Технари цинично скажут, что он просто не додумался до U-образного водяного запора, благодаря которому вода постоянно остается в сливной трубе, препятствуя попаданию канализационных газов из выгребной ямы обратно в кабину туалета и весь дом, то есть называя вещи своими именами, унитаз Харингтона ощутимо пованивал. Такой сифон для унитаза придумал часовых дел мастер Каммингз в 1780-е годы. Но как бы там ни было, а смывные туалеты стали постепенно завоевывать свое место в этом мире только начиная с середины XIX века, после их презентации в Хрустальном дворце, возведенном в лондонском Гайд-парке из чугуна и стекла для Всемирной промышленной выставки 1851 года.

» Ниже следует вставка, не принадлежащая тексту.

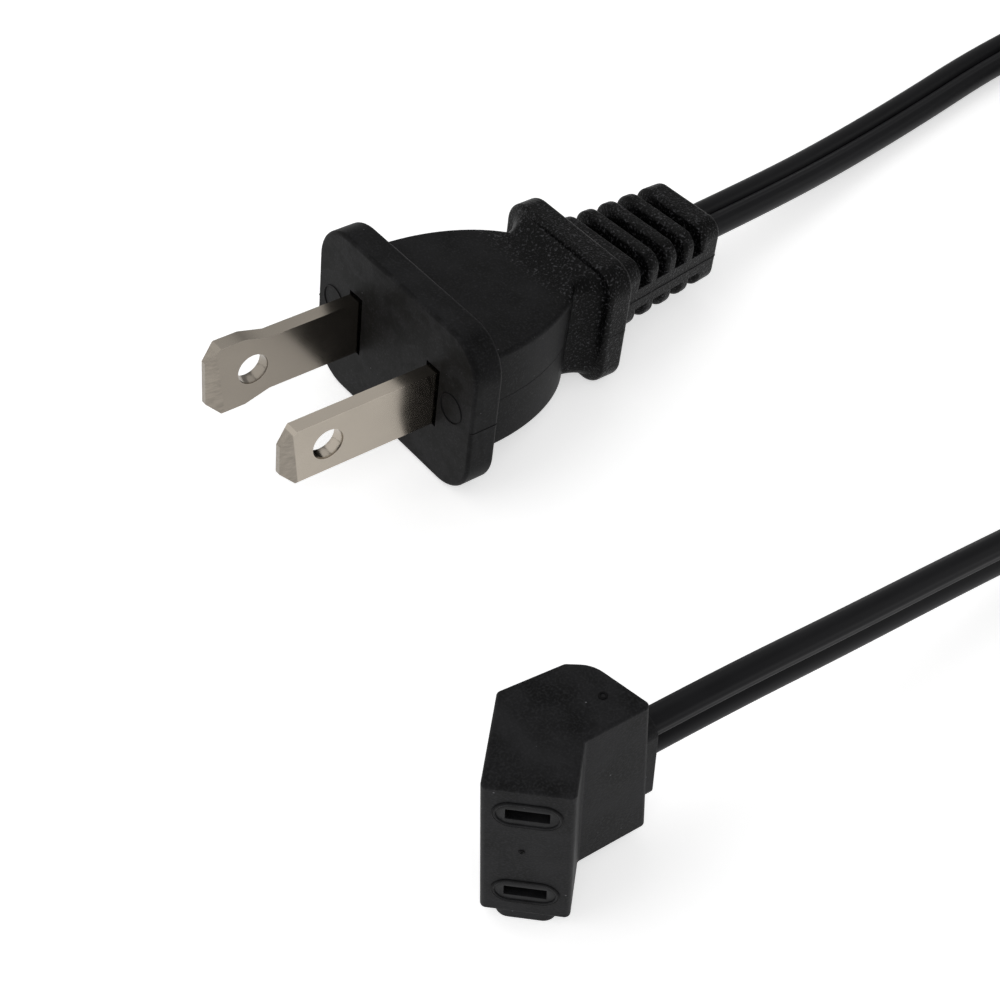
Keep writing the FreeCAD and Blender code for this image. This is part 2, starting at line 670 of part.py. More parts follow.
def make_cord(shift):
    start = laid(leaned(V(0, plug_back, 0)), shift)
    second = laid(leaned(V(0, plug_back + PLUG_OUT, 0)), shift)
    end = V(COIL_X - COIL_OUTER_TURN, COIL_Y - COIL_LEAD, plug_lead_height)
    plug_points = [start, second] + [V(*p) for p in PLUG_ROUTE] + [end]
    start = stood(connector_axis(0, mid_height))
    second = stood(connector_axis(-CONNECTOR_OUT, mid_height))
    end = V(COIL_X + COIL_OUTER_TURN, COIL_Y - COIL_LEAD, connector_lead_height)
    connector_points = [start, second] + [V(*p) for p in CONNECTOR_ROUTE] + [end]
    for name, points in (("plug route", plug_points), ("connector route", connector_points)):
        print(name, [tuple(round(c, 2) for c in p) for p in points])
    return {
        "cord_from_plug": flat_tube(plug_points, False),
        "cord_to_connector": flat_tube(connector_points, True),
        "cord_coil": coil(),
        "coil_tie": coil_tie(),
    }


def main():
    os.makedirs("parts", exist_ok=True)
    plug = make_plug()
    shift = lay_down(list(plug.values()))
    connector = make_connector()
    stand_up(list(connector.values()))
    pieces = {**plug, **make_cord(shift), **connector}
    print("rest tilt", round(rest_tilt, 3), "shift", tuple(round(c, 3) for c in shift))
    print("face centre", tuple(round(c, 4) for c in laid(V(0, 0, 0), shift)))
    for name, shape in pieces.items():
        solid = shape.Solids[0]
        print(name, "solids", len(shape.Solids), "valid", shape.isValid(), "volume", round(shape.Volume, 1))
        solid.exportStep("parts/" + name + ".step")


main()
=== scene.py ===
import math

import bmesh
import bpy
from bpy.props import FloatProperty, FloatVectorProperty, IntProperty, PointerProperty
from bpy.types import Operator, Panel, PropertyGroup
from mathutils import Matrix, Vector


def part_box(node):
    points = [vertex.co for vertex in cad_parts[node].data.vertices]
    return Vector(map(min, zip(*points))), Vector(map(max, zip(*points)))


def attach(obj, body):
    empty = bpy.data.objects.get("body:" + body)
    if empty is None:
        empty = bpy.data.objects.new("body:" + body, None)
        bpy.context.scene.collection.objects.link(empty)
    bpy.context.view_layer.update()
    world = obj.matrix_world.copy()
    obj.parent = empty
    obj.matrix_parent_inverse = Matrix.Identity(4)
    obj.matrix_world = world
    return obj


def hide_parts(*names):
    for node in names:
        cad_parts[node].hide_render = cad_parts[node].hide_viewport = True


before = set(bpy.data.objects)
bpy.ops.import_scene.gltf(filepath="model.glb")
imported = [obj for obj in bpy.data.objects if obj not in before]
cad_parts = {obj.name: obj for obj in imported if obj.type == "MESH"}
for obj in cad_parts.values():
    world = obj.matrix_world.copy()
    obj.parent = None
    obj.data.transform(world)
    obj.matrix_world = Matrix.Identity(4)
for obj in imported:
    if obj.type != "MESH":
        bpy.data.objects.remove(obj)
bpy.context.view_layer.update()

bl_info = {
    "name": "Two-blade plug and cord",
    "version": (1, 0, 0),
    "blender": (4, 5, 0),
    "location": "3D View > Sidebar > Plug Cord",
    "description": "Dresses a polarised two-blade plug, its flat twin cord and its angled "
                   "connector",
    "category": "Object",
}

MM = 0.001

# The plug is drawn straight and then laid on its flange and guard: its own frame has the
# blades along -Y, and this turn and this place of its face's centre carry it to the row frame
REST_TILT = math.radians(5.994)
FACE_CENTRE = Vector((0, -10.9888, 9.8028)) * MM
PLUG_PLACE = Matrix.Translation(FACE_CENTRE) @ Matrix.Rotation(-REST_TILT, 4, "X")

# The connector's own frame has its slot face in the plane Y = 0 and its underside at Z = 0
CONNECTOR_YAW = math.radians(44.0)
CONNECTOR_PLACE = (
    Matrix.Translation(Vector((49.9, -38.5, 1.1)) * MM) @ Matrix.Rotation(CONNECTOR_YAW, 4, "Z")
)

# Cord's control points, in metres: from the plug to the coil, and from the connector to it
PLUG_ROUTE = [
    (-0.00089, 0.02807, 0.00570), (-0.00162, 0.04098, 0.00435), (-0.0035, 0.0545, 0.0024),
    (-0.0049, 0.0685, 0.0018), (-0.0063, 0.0815, 0.00165), (-0.0064, 0.0940, 0.00165),
]
CONNECTOR_ROUTE = [
    (0.04923, -0.02173, 0.0097), (0.05002, -0.01276, 0.0097), (0.0506, 0.0006, 0.0079),
    (0.0509, 0.0160, 0.0056), (0.0517, 0.0320, 0.0036), (0.0534, 0.0486, 0.0027),
    (0.0554, 0.0650, 0.0037), (0.0564, 0.0805, 0.0057), (0.0564, 0.0920, 0.0066),
    (0.0564, 0.1040, 0.00685),
]

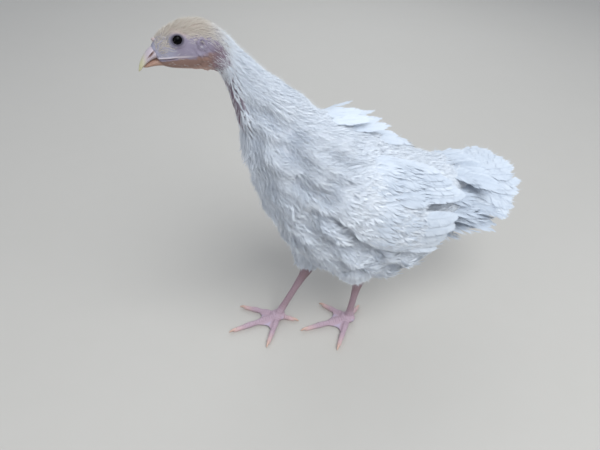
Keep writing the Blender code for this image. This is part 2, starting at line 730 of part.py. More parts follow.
def make_shank(side, leg, skin):
    """The bare scaled leg from the hock to the ankle, with raised plates in front."""
    knee, hock, pad = leg_points(leg, side)
    drop = pad + Vector((0, 0, ANKLE_HEIGHT)) - hock
    down, thigh_axis = drop.normalized(), (hock - knee).normalized()
    forward = Vector((-1.0, 0.0, 0.0))
    top = hock - thigh_axis * (THIGH_ENDS_ABOVE_HOCK - GAP)
    rings = [
        leg_ring(top, thigh_axis, SHANK_RADII[0]),
        leg_ring(hock, down + thigh_axis, SHANK_RADII[1]),
    ]
    for k in range(SCUTES + 1):
        t = 0.12 + 0.88 * k / SCUTES
        radius = np.interp(t, SHANK_AT, SHANK_RADII)
        centre = hock + drop * t
        outline = leg_ring(centre, down, radius)
        if k == 0:
            rings.append(outline)
            continue
        # Each plate ends in a low step, with the next one starting under it.
        rings.append([
            p + forward * SCUTE_STEP * max(0.0, (p - centre).dot(forward) / radius) - down * SCUTE_OVERLAP
            for p in outline
        ])
        rings.append(outline)
    return new_object(f"shank_{side}", *skinned(rings), skin)


def toe_aim(toe):
    heading = math.radians(toe.heading)
    return Vector((math.cos(heading), math.sin(heading), 0.0))


def make_toe(name, pad, toe):
    """One toe lying on the floor, with the swellings of its joints."""
    aim = toe_aim(toe)
    rings = []
    for k in range(TOE_RINGS):
        t = k / (TOE_RINGS - 1)
        radius = between((toe.root_radius, toe.tip_radius), t)
        radius *= 1.0 + KNUCKLE_SWELL * math.cos(t * KNUCKLES * 2 * math.pi)
        centre = pad + aim * ((toe.length - CLAW_LENGTH) * t)
        centre.z = radius * 0.72
        rings.append(turned_ring(centre, aim, (radius, radius * 0.92), 8))
    return new_object(name, *skinned(rings))


def make_web(name, pad, first, second):
    """The small skin fold between the roots of two front toes."""
    aim_a, aim_b = toe_aim(first), toe_aim(second)
    reach_a, reach_b = first.length * WEB_REACH, second.length * WEB_REACH
    middle = (aim_a + aim_b).normalized() * min(reach_a, reach_b) * WEB_NOTCH
    outline = [pad, pad + aim_a * reach_a, pad + middle, pad + aim_b * reach_b]
    return block(name, [Vector((c.x, c.y, z)) for z in (WEB_LOW, WEB_HIGH) for c in outline])


def make_foot(side, leg, skin):
    """The pad, the toes and the webs as one solid with flat soles at floor level."""
    _, hock, pad = leg_points(leg, side)
    ankle = pad + Vector((0, 0, ANKLE_HEIGHT))
    down = (ankle - hock).normalized()
    end_radius = SHANK_RADII[-1]
    rings = []
    swelling = ((0.0, end_radius), (0.37, end_radius * 1.08), (0.74, PAD_RADIUS), (1.06, PAD_RADIUS * 0.8))
    for t, radius in swelling:
        centre = ankle + down * GAP + (pad - ankle) * t
        rings.append(leg_ring(centre, down if t == 0.0 else Vector((0, 0, -1)), radius))
    foot = new_object(f"foot_{side}", *skinned(rings), skin)
    middle = (pad.x - 2.0, pad.y, 4.6)
    pieces = [ball("pad", middle, (PAD_RADIUS + 2.0, PAD_RADIUS + 1.0, PAD_HALF_HEIGHT), 14, 8)]
    pieces += [make_toe(name, pad, toe) for name, toe in leg.toes.items()]
    pieces.append(make_web("web_a", pad, leg.toes["inner"], leg.toes["middle"]))
    pieces.append(make_web("web_b", pad, leg.toes["middle"], leg.toes["outer"]))
    combined(foot, pieces, "UNION")
    below = [
        (pad.x + x * BLOCK_REACH, pad.y + y * BLOCK_REACH, z)
        for z in (-20.0, 0.0) for x, y in ((-1, -1), (1, -1), (1, 1), (-1, 1))
    ]
    combined(foot, [block("below", below)], "DIFFERENCE")
    return foot


def make_claws(side, leg, horn):
    """The curved claws, one at each toe's end."""
    _, _, pad = leg_points(leg, side)
    made = []
    for number, toe in enumerate(leg.toes.values(), 1):
        aim = toe_aim(toe)
        rings = []
        for t, share in ((0.0, 1.0), (0.35, 0.86), (0.7, 0.55), (1.0, 0.14)):
            centre = pad + aim * (toe.length - CLAW_LENGTH + GAP + (CLAW_LENGTH - GAP) * t)
            centre.z = toe.tip_radius * 0.95 + 0.7 * math.sin(t * math.pi) - 1.5 * t**2
            size = CLAW_RADIUS * share
            rings.append(turned_ring(centre, aim, (size * 0.8, size), 8))
        made.append(new_object(f"claw_{side}_{number}", *skinned(rings), horn))
    return made


def main():
    clear_scene()
    plumage = paint("plumage", (0.86, 0.88, 0.90), 0.85)
    face = paint("face_skin", (0.66, 0.56, 0.56), 0.6)
    leg_skin = paint("leg_skin", (0.60, 0.46, 0.48), 0.5)
    horn = paint("horn", (0.72, 0.62, 0.50), 0.4)
    eye = paint("eye", (0.02, 0.02, 0.03), 0.08)

    smooth_shaded(make_head(face))
    upper = make_bill("bill_upper", UPPER_BILL, horn)
    nostrils = [
        ball(f"nostril_{s}", mirrored(NOSTRIL_CENTRE, s), NOSTRIL_HALF_SIZES, 10, 6, NOSTRIL_SLOPE)
        for s in SIDES
    ]
    smooth_shaded(combined(upper, nostrils, "DIFFERENCE"))
    smooth_shaded(make_bill("bill_lower", LOWER_BILL, horn))
    for side in SIDES:
        ball_of_eye = ball(f"eye_{side}", mirrored(EYE_CENTRE, side), [EYE_RADIUS] * 3, 14, 8)
        ball_of_eye.data.materials.append(eye)
        smooth_shaded(ball_of_eye)

    neck, torso, torso_line = make_neck_and_torso(plumage)
    smooth_shaded(neck)
    surface = surface_of(torso)
    ruffles = ruffle_vanes(MANTLE, surface, "mantle") + ruffle_vanes(SKIRT, surface, "skirt")
    smooth_shaded(combined(torso, ruffles, "UNION"))

    tail = body_length("tail", refined(RUMP_LINE, STEPS_PER_STATION), 20, plumage)
    combined(tail, fan_vanes() + covert_vanes(), "UNION")
    smooth_shaded(combined(tail, [ahead_of_rump()], "DIFFERENCE"))

    for side, leg in LEGS.items():
        wing = wing_core(f"wing_{side}", side, plumage)
        combined(wing, wing_vanes(side), "UNION", "MANIFOLD")
        combined(wing, [torso_cutter(torso_line, "room")], "DIFFERENCE", "MANIFOLD")
        smooth_shaded(wing)
        smooth_shaded(make_thigh(side, leg, torso_line, plumage))
        smooth_shaded(make_shank(side, leg, leg_skin))
        smooth_shaded(make_foot(side, leg, leg_skin))
        for claw in make_claws(side, leg, horn):
            smooth_shaded(claw)

    for thing in bpy.data.objects:
        thing.data.transform(Matrix.Translation((-MIDDLE_X * MM, 0.0, 0.0)))


main()
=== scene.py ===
# %% [markdown]
# A young white turkey, life size, caught in the middle of a step. This lesson dresses the
# bird's plain solids: first one skin from the face to the toes, then the horny parts, and
# last the feathers, layer over layer. The solids are loaded first, because every piece has
# to lie where they are.

import json
import math
from collections import namedtuple

import bpy
import numpy as np
from mathutils import Matrix, Vector
from mathutils.kdtree import KDTree

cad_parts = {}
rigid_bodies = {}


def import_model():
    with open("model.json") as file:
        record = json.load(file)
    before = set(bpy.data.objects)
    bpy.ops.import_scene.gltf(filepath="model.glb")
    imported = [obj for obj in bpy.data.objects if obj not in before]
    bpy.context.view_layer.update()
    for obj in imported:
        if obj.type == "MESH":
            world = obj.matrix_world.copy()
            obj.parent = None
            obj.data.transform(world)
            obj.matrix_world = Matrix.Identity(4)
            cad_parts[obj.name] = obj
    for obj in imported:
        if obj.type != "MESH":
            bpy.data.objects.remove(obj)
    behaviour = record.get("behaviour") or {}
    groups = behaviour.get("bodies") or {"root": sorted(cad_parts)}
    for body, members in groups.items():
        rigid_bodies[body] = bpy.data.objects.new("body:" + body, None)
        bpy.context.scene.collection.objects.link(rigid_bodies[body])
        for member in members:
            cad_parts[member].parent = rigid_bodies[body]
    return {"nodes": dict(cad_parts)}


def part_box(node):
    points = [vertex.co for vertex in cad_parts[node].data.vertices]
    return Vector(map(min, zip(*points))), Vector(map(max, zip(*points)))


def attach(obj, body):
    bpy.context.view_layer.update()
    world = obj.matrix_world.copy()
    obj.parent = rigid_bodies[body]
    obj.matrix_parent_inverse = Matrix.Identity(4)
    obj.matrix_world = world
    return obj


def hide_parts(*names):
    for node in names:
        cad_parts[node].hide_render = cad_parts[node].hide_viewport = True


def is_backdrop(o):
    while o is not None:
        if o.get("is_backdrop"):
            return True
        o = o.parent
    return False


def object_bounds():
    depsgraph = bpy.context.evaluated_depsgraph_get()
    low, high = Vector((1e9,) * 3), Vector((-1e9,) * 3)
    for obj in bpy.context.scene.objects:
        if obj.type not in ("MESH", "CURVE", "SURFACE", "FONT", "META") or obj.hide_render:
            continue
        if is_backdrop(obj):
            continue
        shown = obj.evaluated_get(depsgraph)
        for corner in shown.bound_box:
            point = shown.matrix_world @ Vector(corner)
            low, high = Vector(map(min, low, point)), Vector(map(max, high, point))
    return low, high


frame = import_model()
cad_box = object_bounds()
print("solids:", len(frame["nodes"]), "nodes")

# %% [markdown]
# A photograph is matched by putting the camera where the photographer stood. A place, a
# point to look at, a roll and a focal length say all of it, and each is a value that a
# person can picture: half a metre up, looking down at a bird on the floor.

# %% Camera
CAMERA_PLACE = Vector((-0.2722, -0.4641, 0.5555))
CAMERA_TARGET = Vector((-0.0779, -0.0176, 0.1717))
CAMERA_ROLL = math.radians(3.97)
CAMERA_LENS = 34.88
NEAREST_SEEN = 0.01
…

В том самом дворце, который приснился Вере Павловне в ее знаменитом четвертом сне как прообраз городов будущего. Без туалетных подробностей, разумеется. Чернышевский был чужд раблезианству, хотя самолично посетил Хрустальный дворец и с очень большой вероятностью заходил там в туалет. Туалеты в этом дворце посетили 827 280 посетителей выставки. Их число известно с такой точностью, потому что вход в туалет стоил 1 пенни. Когда выставка закрылась, а Хрустальный дворец переехал в лондонское предместье, туалеты должны были закрыться, но их оставили открытыми, и доход от них за год превысил тысячу фунтов стерлингов. Веспасиан, наверное, заплакал бы, если бы узнал об этом.
Впрочем, дальнейшая судьбы унитаза — отдельная история. Что же касается сэра Джона Харингтона, то он без особых последствий перетерпел еще один приступ гнева Елизаветы, на этот раз за участие в неудачном походе графа Эссекса в Ирландию. После смерти Елизаветы он остался при дворе Якова I, где по-прежнему развлекал аристократию стихами и эпиграммами, стал учителем наследника престола. В 1612 году его ученик умер от брюшного тифа, а через две недели после него от той же причины скончался его учитель. Похоронили сэра Джона в его родовом имении в Келстоне, где он внес «один из величайших вкладов Великобритании в современную цивилизацию». Во всяком случае, именно так оценивают его унитаз в британском государственном фонде English Heritage («Английское наследие»).